На новом москвиче они поехали по жаркому и пыльному городу, петляя по закоулкам и улицам дореволюционной архитектуры.
– Дождя бы сейчас не мешало, – сказал он.
– Если бы он начался, то я бы к тебе и на постирушки напрашиваться не стала. Я не знаю, где у вас в городе водоёмы есть, можно было там всё сделать.
– Я понял, что ты не местная, а как тебя к нам занесло? – спросил Толик.
– Обычное дело, поругалась с мужем в пух и прах. Он у меня военный в Ветлуге служит. Забрала документы, оставив весь свой нажитый гардероб в его финском домике и села на электричку. Назад я не вернусь больше к этому тирану.
– А как же родители твои, они же тебя искать будут?
– Меня не будут, у меня из родных один отец остался, который в Майкопе живёт в примаках у своей новой жены. Пока он в силе обо мне ни разу не вспомнил и ни одного письма не написал.
– Тяжело тебе придётся, дальше жить.

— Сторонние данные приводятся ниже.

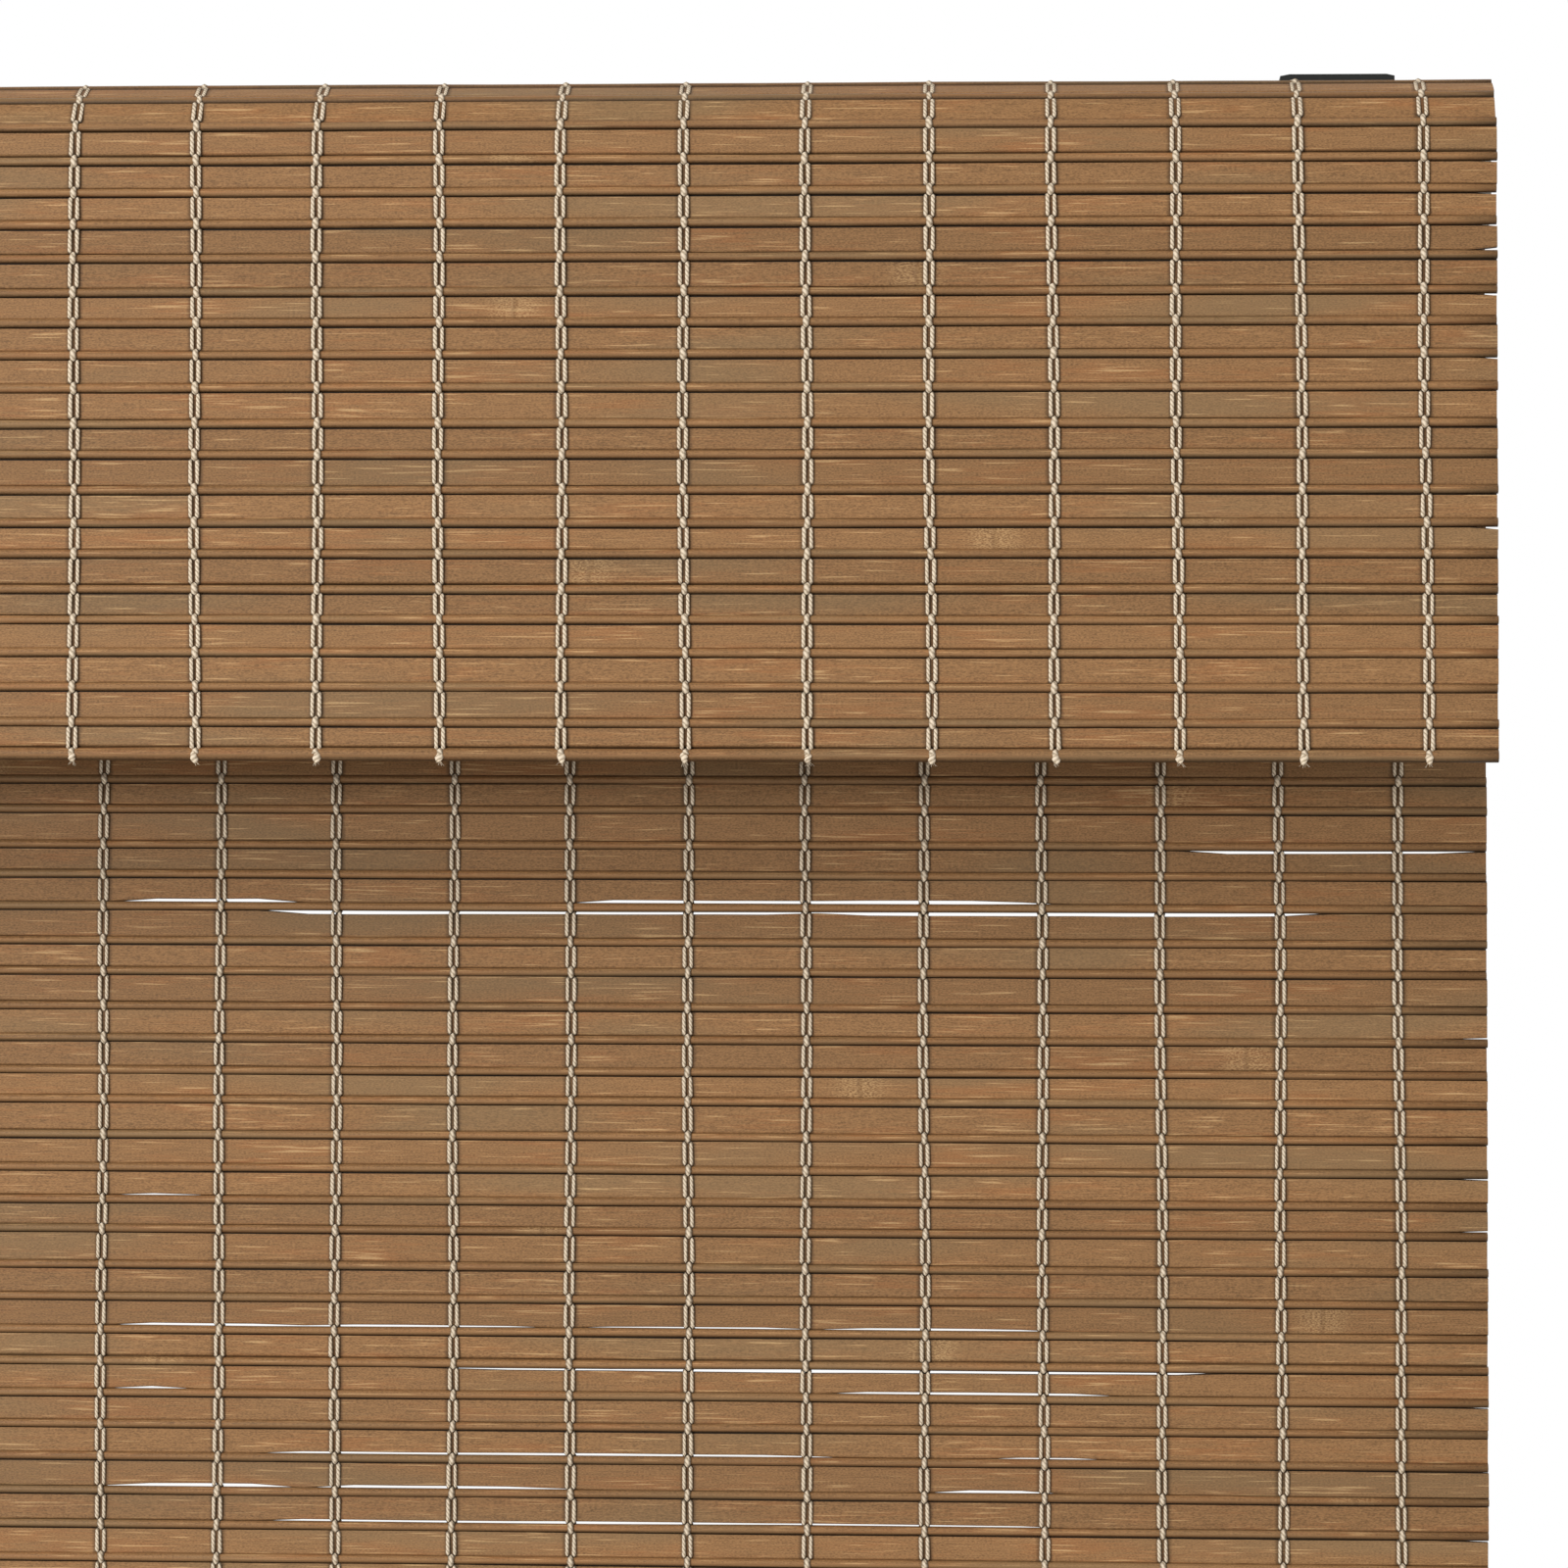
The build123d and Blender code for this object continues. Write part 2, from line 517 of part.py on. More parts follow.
with BuildPart() as cord_spools:
    for spool_x in (-SPOOL_X, SPOOL_X):
        with BuildSketch(Plane.YZ.offset(spool_x - SPOOL_HALF_LENGTH)):
            with Locations((SHAFT_Y, SHAFT_Z)):
                Circle(JOURNAL_R)
        extrude(amount=2 * SPOOL_HALF_LENGTH)
        with BuildSketch(Plane.YZ.offset(spool_x - SPOOL_FLANGE_X)):
            with Locations((SHAFT_Y, SHAFT_Z)):
                RegularPolygon(SPOOL_CORE_R, DRUM_SIDES)
        extrude(amount=2 * SPOOL_FLANGE_X)
        for flange_x in (spool_x - SPOOL_FLANGE_X - SPOOL_FLANGE_T, spool_x + SPOOL_FLANGE_X):
            with BuildSketch(Plane.YZ.offset(flange_x)):
                with Locations((SHAFT_Y, SHAFT_Z)):
                    RegularPolygon(SPOOL_FLANGE_R, DRUM_SIDES)
            extrude(amount=SPOOL_FLANGE_T)
    with BuildSketch(Plane.YZ.offset(-SHAFT_LENGTH / 2)):
        with Locations((SHAFT_Y, SHAFT_Z)):
            Rectangle(SHAFT_SIDE, SHAFT_SIDE)
    extrude(amount=SHAFT_LENGTH, mode=Mode.SUBTRACT)
cord_spools.part.label = "cord_spools"

drums = []
drum_half = HOUSING_X - HOUSING_T - BODY_GAP
for name, y, journal_r, core_r in (("output_drum", SHAFT_Y, JOURNAL_R, OUTPUT_CORE_R),
                                   ("storage_drum", STORE_Y, STORE_JOURNAL_R, STORE_CORE_R)):
    with BuildPart() as drum:
        with BuildSketch(Plane.YZ.offset(-HOUSING_X)):
            with Locations((y, SHAFT_Z)):
                Circle(journal_r)
        extrude(amount=2 * HOUSING_X)
        with BuildSketch(Plane.YZ.offset(-drum_half)):
            with Locations((y, SHAFT_Z)):
                RegularPolygon(core_r, DRUM_SIDES)
        extrude(amount=2 * drum_half)
        if name == "output_drum":
            with BuildSketch(Plane.YZ.offset(-HOUSING_X)):
                with Locations((y, SHAFT_Z)):
                    Rectangle(SHAFT_SIDE, SHAFT_SIDE)
            extrude(amount=2 * HOUSING_X, mode=Mode.SUBTRACT)
    drum.part.label = name
    drums.append(drum.part)

# Bottom rail: a wooden batten behind the panel's foot, with the tape that the mat is stuck to
foot_y = PANEL_Y + REED_T / 2 + BODY_GAP
with BuildPart() as foot_tape:
    with Locations((0, foot_y + FOOT_TAPE_T / 2, FOOT_RAIL_Z)):
        Box(FOOT_RAIL_LENGTH - 2 * TAPE_INSET, FOOT_TAPE_T, FOOT_RAIL_H - 2 * TAPE_INSET)
foot_tape.part.label = "foot_tape"

with BuildPart() as bottom_rail:
    with Locations((0, foot_y + FOOT_TAPE_T + FOOT_RAIL_T / 2, FOOT_RAIL_Z)):
        Box(FOOT_RAIL_LENGTH, FOOT_RAIL_T, FOOT_RAIL_H)
    fillet(bottom_rail.edges().filter_by(Axis.X), FOOT_RAIL_ROUND)
bottom_rail.part.label = "bottom_rail"

# Fold rings: at each fold line, one ring on a small foot at each lift cord's place
ring_rows = []
for row in range(1, FOLD_ROWS + 1):
    ring_z = FOOT_RAIL_Z + row * FOLD_SPACING
    with BuildPart() as fold_rings:
        for x in (-SPOOL_X, SPOOL_X):
            with Locations((x, foot_y + RING_FOOT_T / 2, ring_z)):
                Box(RING_FOOT, RING_FOOT_T, RING_FOOT)
            with BuildSketch(Plane.XY.offset(ring_z - RING_T / 2)):
                with Locations((x, foot_y + RING_FOOT_T + RING_R - RING_SINK)):
                    RegularPolygon(RING_R, RING_SIDES)
                    RegularPolygon(RING_BORE_R, RING_SIDES, mode=Mode.SUBTRACT)
            extrude(amount=RING_T)
    fold_rings.part.label = f"fold_rings_{row}"
    ring_rows.append(fold_rings.part)

os.makedirs("parts", exist_ok=True)
single_parts = [valance_mat.part, valance_twine.part, panel_mat.part, panel_twine.part, headrail.part,
                end_caps.part, mounting_brackets.part, valance_tape.part, rear_batten.part, spool_cradles.part,
                cord_outlets.part, motor_housing.part, motor_cover.part, spring_band.part, lift_shaft.part,
                cord_spools.part, foot_tape.part, bottom_rail.part]
for piece in single_parts + drums + ring_rows:
    export_step(piece, f"parts/{piece.label}.step")
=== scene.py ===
# %% [markdown]
# A bamboo roman blind, hung from its brackets, as the room sees it from a little below.
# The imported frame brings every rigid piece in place: headrail, brackets, spools, motor, rails and rings.
# What makes this blind look like itself is its two reed mats, so most of the cells below weave them.
# A mat is a stack of flat split-bamboo slats with a thin round reed between each two. Twine binds the stack
# in columns.

# %% Load the frame
import json
import math

import bpy
import numpy as np
from mathutils import Matrix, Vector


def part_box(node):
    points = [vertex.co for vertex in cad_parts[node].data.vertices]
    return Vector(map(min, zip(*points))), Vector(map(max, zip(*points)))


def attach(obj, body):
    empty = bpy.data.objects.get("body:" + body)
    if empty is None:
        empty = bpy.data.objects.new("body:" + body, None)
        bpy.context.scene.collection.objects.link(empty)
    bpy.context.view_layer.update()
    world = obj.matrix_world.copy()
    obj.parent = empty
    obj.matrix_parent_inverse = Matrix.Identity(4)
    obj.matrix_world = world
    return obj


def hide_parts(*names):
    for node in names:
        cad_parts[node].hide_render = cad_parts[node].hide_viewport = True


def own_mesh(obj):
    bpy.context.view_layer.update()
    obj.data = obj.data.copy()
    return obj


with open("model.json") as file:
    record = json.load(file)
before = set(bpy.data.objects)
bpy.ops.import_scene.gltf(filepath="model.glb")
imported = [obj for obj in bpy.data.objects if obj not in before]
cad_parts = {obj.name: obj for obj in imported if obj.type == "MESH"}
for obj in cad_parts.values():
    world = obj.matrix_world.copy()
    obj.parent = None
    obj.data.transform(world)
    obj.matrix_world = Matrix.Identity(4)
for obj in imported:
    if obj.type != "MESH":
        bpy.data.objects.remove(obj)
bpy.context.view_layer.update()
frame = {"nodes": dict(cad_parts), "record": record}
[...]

Ты так опрометчиво поступила, что приехала в чужой город, где нет ни знакомых, ни родных.
– Почему у меня сейчас ты знакомый и один водитель на цементовозе есть. Правда не знаю, как его зовут, и тебя тоже, – засмеялась она.
– Меня Толиком зовут, друзья называют Магистр, – фамилия у меня Магистратов, – объяснил он ей. – А с шофёром машины ты видимо сильно увлеклась, что забыла имя спросить?
– Глупый, я приехала поздно и пошла по городу, гулять. Вышла на трассу, где нет совсем домов, одни леса. Босоножки держала в руках и шла по бетонке босиком. Догулялась до тех пор и не заметила, как начало рассветать на улице. Опомнилась, когда около меня остановился этот цементовоз. Водитель в окошко мне кричит:
«Красавица, ты, что пастушка волчьей стаи?»
– Я подумала, что шофер решил приклеиться к одинокой женщине, идущей босиком ночью по трассе, и отмахнулась от него. Мало того обозвала его пыле возом. А он дверку машины открывает и говорит мне:
«Оглянись назад?» – Я обернулась и обомлела сзади меня по пятам шли два волка. Не помню, как я оказалась у него в кабине. Помню только пузырёк с нашатырём перед лицом и помню, как он по моей просьбе подвёз меня к вокзалу. Вот и всё моё с ним знакомство.
– Да волки у нас тут водятся, потому что леса кругом, – сказал Толик.
Они подъехали к трёхэтажному со старой архитектурой дому, окружёнными вокруг зелёными насаждениями.
Толик остановил машину под вишнями, на которых багровыми гроздями свисали её переспелые плоды.